STEREOGUM: Bands often struggle with the “newness” factor … you can only be “new” for so long, and then people are onto the next hot new thing …
ROSE: Something that I’ve had to come to terms with is that in every tagline, it always says “indie rock veteran” or even worse “garage rock veteran” which is even worse. But veteran … I don’t feel like that at all. I feel like a tiny little baby fetus in the music world but I do feel like I’m never going to be the next hot new thing again. We’ll find out, I guess. One can only hope that you have a career like PJ Harvey or Neko Case or these ladies that have been around and have made so many albums.

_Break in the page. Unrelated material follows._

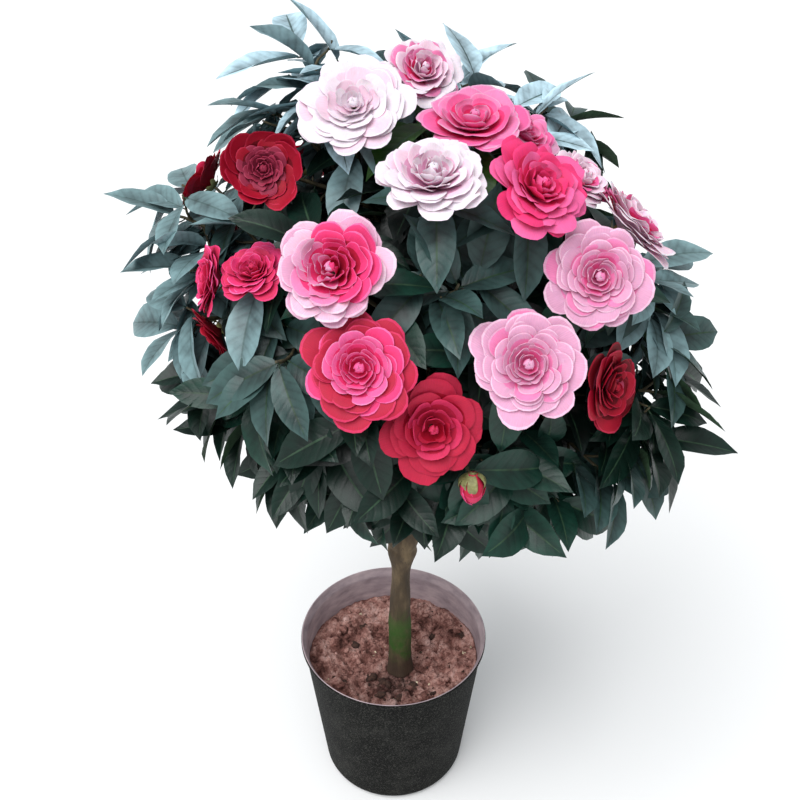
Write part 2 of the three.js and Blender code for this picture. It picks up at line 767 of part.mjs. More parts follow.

That’s where I want to be eventually — like maybe on my tenth album I’ll just use one synthesizer and see what happens.
STEREOGUM: Do you enjoy this side of things—the weird press and promotional side of being a recording artist?
ROSE: I feel like I give a pretty casual interview — I don’t know what I say or oftentimes I’ll be surprised by what I think people will put into the story compared with what they actually put in there. Something that’s been a story frame that people have grabbed onto is something that was casually mentioned in a Billboard interview or something — that I went to a high school of the arts and that I was in there with Matt Morrison from Glee and I did a bunch of musicals. For some reason, that’s been grasped onto and now it’s in every interview that I’m a musical theater geek who went to high school with Matt Morrison and it’s ruining my life now! Like … this is not what I want to be associated with at all … musical theater is not cool!
STEREOGUM: Ha! Well, there are worse things that could be said …
ROSE: That’s true. I shouldn’t complain. I could be called a singer/songwriter who plays garage rock all day long. [Laughs]
Herein Wild is out 9/24 via Fat Possum.